In her show, Calling the Deep, at Christchurch’s Jonathan Smart Gallery takes a more earthy approach, piling up seemingly precarious cairns of broken fragments of cast cement. These either rise from the floor like exotic desert mesas (shades of the Road Runner and Krazy Kat) or else hang, defying their solidity and apparent mass, suspended from the ceiling as if obeying only the gravitational laws of cartoon physics (though equally one may recall the floating Hallelujah Mountains in the 2009 movie Avatar). From them dangle orange and white-striped bamboo skewers (skewers often appearing as a material in Langford’s work) - perhaps safety barriers or surveying equipment in homage to the fractured city that hosts it. This continues the theme of lightness, airiness, the numinous and weightlessness that carries through all Langford’s work to date, even here when embracing stone and the earth.

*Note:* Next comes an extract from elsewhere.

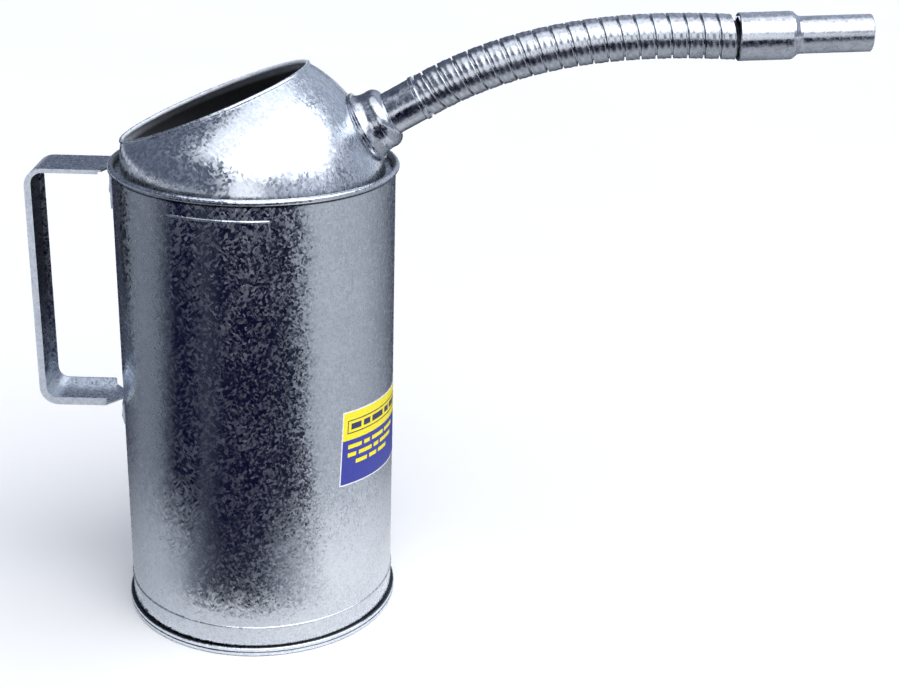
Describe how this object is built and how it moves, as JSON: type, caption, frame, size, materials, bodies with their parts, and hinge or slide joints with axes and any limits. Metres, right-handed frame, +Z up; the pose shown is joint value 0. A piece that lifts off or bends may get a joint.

This theme is continued in box-framed drawings, mountainous landscapes apparently drawn with road metal and punctuated with cliff shelves with their own orange and white skewers. These suggest to the viewer the abodes of hermits and saints and places of contemplation. Perhaps then we may think of the cairns and mesas as a similarly philosophical landscape; an allegory of intellectual and spiritual transcendence, a sort of minimalist and miniaturised version of the Weltlandschaft where through mannerist distortions the artist tries to capture an impossibly vast landscape as a metaphor for the world in order to make a philosophical statement about the people who inhabit it - though in Langford’s work the human presence has been erased, ablated, as if a neutron bomb had detonated overhead and left only stone and a few trappings of human detritus.

These two works are counterpointed by a small diorama: a box roughly the size and shape of a small pre-flatscreen television, resting on a plinth and painted gallery white. Looking into this box we see an illuminated minimalist scene: a lunar landscape of cement, and behind some barricades and ambiguous form on a wire skeleton made out silage wrap. In part this form recalls the plastic shopping bag cloud forms of works like The Whisper Lands (Auckland Art Fair 2009) and the enormous baroque canopy teamed of Up From the Plainlands (Christchurch Art Gallery 2009), but we should consider that silage wrap also played an important part in Langford’s The High Country as part of Christchurch’s SCAPE festival in 2012. There the green tinge made it suitable as a foliage substitute, so perhaps here it also represents something living, though of an ectoplasmic sort.

The three distinct element are very well conceived in their relation to each other, a triptych on a theme, that with more heavy handed handling, could have come across as formulaic - wall work, open installation, closed installation - but here provides an aesthetically satisfying completeness; a closed loop for open understandings and interpretations.